Consequently, we are told,[61]

The "dissipation of energy" has found its correlative in the "dissolution of matter." We are confronted with an appalling sense of desolation—of quasi-annihilation.

It is no doubt true, here again, that such judgments cannot be called final, and that not all scientific men will accept them as they stand. But all alike are forced to agree that our previous notions are completely upset, and that we are compelled to recognize the fact that of these fundamental questions we know far less than the little we seemed to know. What, then, is to be thought of Professor Haeckel's confident utterances, which could be justified only on the supposition that we know everything? And what becomes of the famous Law of Substance, if both its parts are found thus to contradict the conclusion he would draw from it?
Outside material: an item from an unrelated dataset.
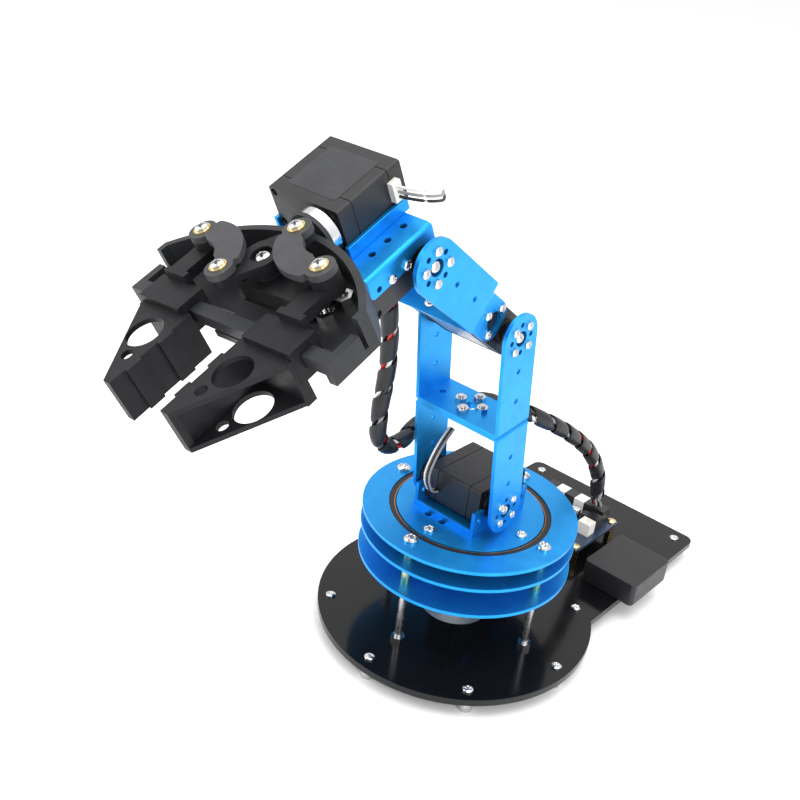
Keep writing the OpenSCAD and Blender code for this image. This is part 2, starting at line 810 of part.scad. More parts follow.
module wrist_horn_screws() {
    color([0.85, 0.85, 0.86]) at_wrist_of_fore() horn_screw_set();
}

// ---- hand ----
module wrist_servo_case() {
    color([0.06, 0.06, 0.07]) at_wrist() rotate([180, 0, 0]) shaft_side() servo_case();
}

module hand_channel() {
    color([0.12, 0.5, 0.88]) at_wrist() difference() {
        translate([0, servo_end - servo_l / 2, 0])
            bracket_shell(channel_top, 2.5, servo_l, flange_face, flange_back, 2);
        rotate([0, 90, 0]) translate([0, 0, -u_half]) cylinder(d = boss_d + 1.4, h = u_width, $fn = fine);
        cross_hole(-17.7, 4.9, m25_r + hole_gap);
        cross_hole(-8.4, 4.9, m25_r + hole_gap);
        cross_hole(-25, 5.2, 1.4);
        for (y = [-16.5, -6.9, 3]) translate([9.5, y, channel_top - 4]) cylinder(r = 1.6, h = 6, $fn = fine);
    }
}

roll_near_x = roll_x + servo_end;
roll_far_x = roll_x - far_end;

module roll_bracket() {
    front_y = -roll_face_y - boss_h;
    back_y = 13;
    side = hole_gap + sheet_t;
    color([0.12, 0.5, 0.88]) at_wrist() {
        translate([roll_far_x - side, front_y, channel_top])
            cube([servo_l + 2 * side, back_y - front_y, sheet_t]);
        for (x = [roll_far_x - side, roll_near_x + hole_gap])
            translate([x, front_y, channel_top]) cube([sheet_t, back_y - front_y, 6]);
    }
}

module hand_screws() {
    color([0.85, 0.85, 0.86]) at_wrist() {
        for (y = [-17.7, -8.4])
            translate([flange_face, y, 4.9]) rotate([0, 90, 0]) pan_screw(m25_r, 2.2, 1.7, sheet_t);
        translate([-flange_back, -17.7, 4.9]) rotate([0, -90, 0]) pan_screw(m25_r, 2.2, 1.7, sheet_t);
    }
}

module roll_servo_case() {
    color([0.06, 0.06, 0.07]) at_wrist() translate([roll_x, -roll_face_y, roll_z])
        rotate([90, 0, 0]) rotate([0, 0, 90]) servo_case(rear_bore = false);
}

plug_y = 8.5;

module servo_plug() {
    color([0.88, 0.87, 0.84]) at_wrist()
        translate([roll_near_x, plug_y - 2.4, roll_z - 4.6]) cube([3, 4.8, 9.2]);
}

// ---- tube swept along a list of points ----
function unit(v) = v / norm(v);
function tangent(p, i) = unit(p[min(i + 1, len(p) - 1)] - p[max(i - 1, 0)]);
function side_of(t) = unit(cross(t, abs(t[0]) > 0.9 ? [0, 1, 0] : [1, 0, 0]));

// the stretch of the route p from point number "from" to point number "to"
module sweep_tube(p, r, sides, from = 0, to = -1) {
    last = to < 0 ? len(p) - 1 : to;
    n = last - from + 1;
    rings = [for (i = [from:last]) let (t = tangent(p, i), a = side_of(t), b = cross(t, a))
        for (k = [0:sides - 1]) p[i] + r * (cos(360 * k / sides) * a + sin(360 * k / sides) * b)];
    quads = [for (i = [0:n - 2], k = [0:sides - 1]) let (m = (k + 1) % sides)
        [i * sides + k, i * sides + m, (i + 1) * sides + m, (i + 1) * sides + k]];
    low_cap = [for (k = [0:sides - 1]) sides - 1 - k];
    high_cap = [for (k = [0:sides - 1]) (n - 1) * sides + k];
    polyhedron(points = rings, faces = concat([low_cap], quads, [high_cap]), convexity = 6);
}

// points between two ends on a smooth curve through all of them
function spline_point(p, i, u) = let (a = p[max(i - 1, 0)], b = p[i], c = p[i + 1],
    d = p[min(i + 2, len(p) - 1)])
    0.5 * (2 * b + (c - a) * u + (2 * a - 5 * b + 4 * c - d) * u * u + (3 * b - a - 3 * c + d) * u * u * u);
function smooth_path(p, steps) = concat([for (i = [0:len(p) - 2], s = [0:steps - 1])
    spline_point(p, i, s / steps)], [p[len(p) - 1]]);

lead_path = smooth_path([[-14, -17.2, 90], [-14, -23, 93], [-14, -27, 104], [-13, -22, 118],
    [-13, -12, 128]], 3);

module servo_lead() {
    color([0.85, 0.85, 0.86]) at_wrist() for (i = [0:2])
        translate([roll_near_x + 3, plug_y, roll_z - 2.5 + i * 2.5])
            sweep_tube(smooth_path([[0, 0, 0], [6, 1, 0], [13, 3, 0], [17, 7, -1], [14, 11, -2]],
                3), 0.65, 8);
}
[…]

The case is thus summed up by the writer of the article just cited:

The discovery of radio-activity is one of the most momentous in the history of science. "There has been a vivid new start" (we again borrow Sir William Crookes' expression). "Our physicists have remodelled their views as to the constitution of matter." The remodelling indeed has hardly commenced.... What is undeniable is that the Daltonian atom has, within a century of its acceptance as a fundamental reality, suffered disruption. Its proper place in nature is not that formerly assigned to it, ... its reputation for inviolability and indestructibility is gone for ever. Each of these supposed "ultimates" is now known to be the scene of indescribable activities, a complex piece of mechanism composed of thousands of parts, a star-cluster in miniature, subject to all kinds of dynamical vicissitudes, to perturbation, acceleration, internal friction, total or partial disruption. And to each is appointed a fixed term of existence. Sooner or later, the balance of equilibrium is tilted, disturbance eventuates in overthrow; the tiny exquisite system finally breaks up. Of atoms, as of men, it may be said with truth, "Quisque suos patitur manes."

"Here," in fact, "we meet the impenetrable secret of creative agency."[62]